A day or two before leaving for Las Vegas, she was at a friend’s house, the Lindsays, playing Mexican Train, a domino game. The Romneys, Lindseys and another couple the Hoffmans, would get together for games and socializing. Joan Lindsey always has background music playing softly in her home. During the game, Deborah heard a song. When she asked the group what the name of the song was, she said; “I love that song,” About fifteen minutes later, Dean Lindsay told her that it was a Frank Sinatra song, “Someone to Watch over Me.”
Deborah had invited a friend to go to Las Vegas with her. They were going to drive down. At the last minute, her friend cancelled. Instead of driving by herself to Las Vegas, Deborah took the bus from Provo.
Between St. George and Las Vegas, as Deborah is looking out the window of the bus, the song “Someone to Watch over Me” starts playing in her mind. She is in a row by herself, no one sitting to her right. As she is singing the song to herself, she hears Lorna say from the empty seat next to her,’Deborah, you need someone to watch over you…and so does Craig.’
Immediately, Deborah turns and asks out loud, ” Lorna, are you talking to me?” She said the people on the bus probably thought she was a crazy lady, talking to an empty seat.
She was in Las Vegas for three days. She thought about what Lorna had said. She read the book The Message.
During our first phone call, I asked her is she had dated or met anyone. She said no. She had no intention of dating or getting married again. She didn’t want to take the time necessary to get to really know someone well enough to make that kind of commitment. Besides, in the year Bob had been gone she had put things pretty much in order. She was learning to doing things on her own. She had even traveled to China by herself. Generally speaking, she was doing well.
However, during those few days in Vegas, she realized she wouldn’t need to get to know me: she already knew me and our family. We had been friends for thirty years. I wasn’t an unknown. She started to warm to the idea of maybe getting married again.
On the bus ride home, the bus stopped for a lunch break at a truckstop in Parowan, Utah. While Deborah is eating lunch she heard Bob say, “It breaks my heart to see you alone. I don’t want you to be alone.”
When Deborah gets home, as she is walking into the kitchen, she look’s at a picture of Bob on the counter and hears him say, “He’s a good guy.” (She knew exactly who he was talking about). She replies, “I know he’s a good guy. What are you trying to tell me?” She says that when Bob wanted to emphasize something, he would repeat the same words again, but slowly. Bob repeated the words again slowly, “He’s a good guy.” She asks him, “Are you trying to pawn me off?” She takes the picture off the counter and puts it away.

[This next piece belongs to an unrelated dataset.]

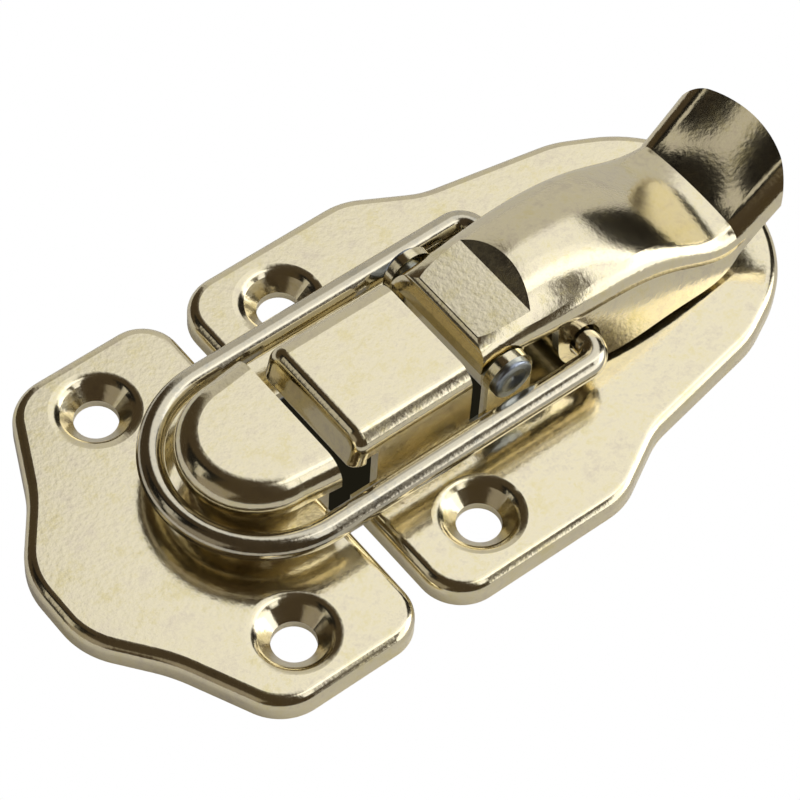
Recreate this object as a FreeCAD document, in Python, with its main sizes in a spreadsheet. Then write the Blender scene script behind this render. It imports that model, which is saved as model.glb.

When she finished telling me about the song and hearing from Lorna and Bob, she said, ” I’m not sure what it means. Maybe we should be friends and look out for each other.” I told her I didn’t need any more friends. Besides, we were already friends. I said, “I believe it means more than just being friends. We should spend time doing things together and see where it goes.”
We started doing things together. It was like two old friends becoming reacquainted after a long absence.
We found out we were both at Ricks College in the fall of 1966. I found my old yearbook. There are twelve pictures of Deborah in the yearbook. As we are looking through the book, I’m pointing out all of her pictures. She was getting more embarrassed with each one. She wanted to see my pictures. Pictures? “There is only one picture of me, on page 247, with 55 other freshmen.” (She had a full page all by herself for one of her photo’s.)
As she looked at my picture, she later told me that as first it was as though she was looking through a cloud. She was drawn to the photo, because there was something familiar about the person in the photo. I believe she looked back through the veil to that time before time and recognized me.
It was soon obvious to both of us that, in fact, we had “known each other forever, and loved each other forever.” For us to be together for the last five or ten or twenty years of our lives was our plan from the beginning.
In the blessing from President Butler in March of 2016, I was told that the decision to get married would be “mutually felt and understood with no words.” That’s how it happened, “mutually felt and understood with no words.” We both just knew.
We were married January 11, 2019, in the family room of the home on Matterhorn Drive in Alpine, Utah. We wanted a small, informal ceremony.
President Butler performed the wedding ceremony. In attendance besides Deborah and me were President Butler and his wife Lynn. Cory and Tracy Jensen were witnesses. (The same Cory who was told while riding his bike over the loop between AF canyon and Provo canyon in Oct 2015 by Lorna to “keep an eye on Craig”, a duty Cory and Tracy performed very well).
From the other side of the veil? Lorna, Bob and most assuredly others.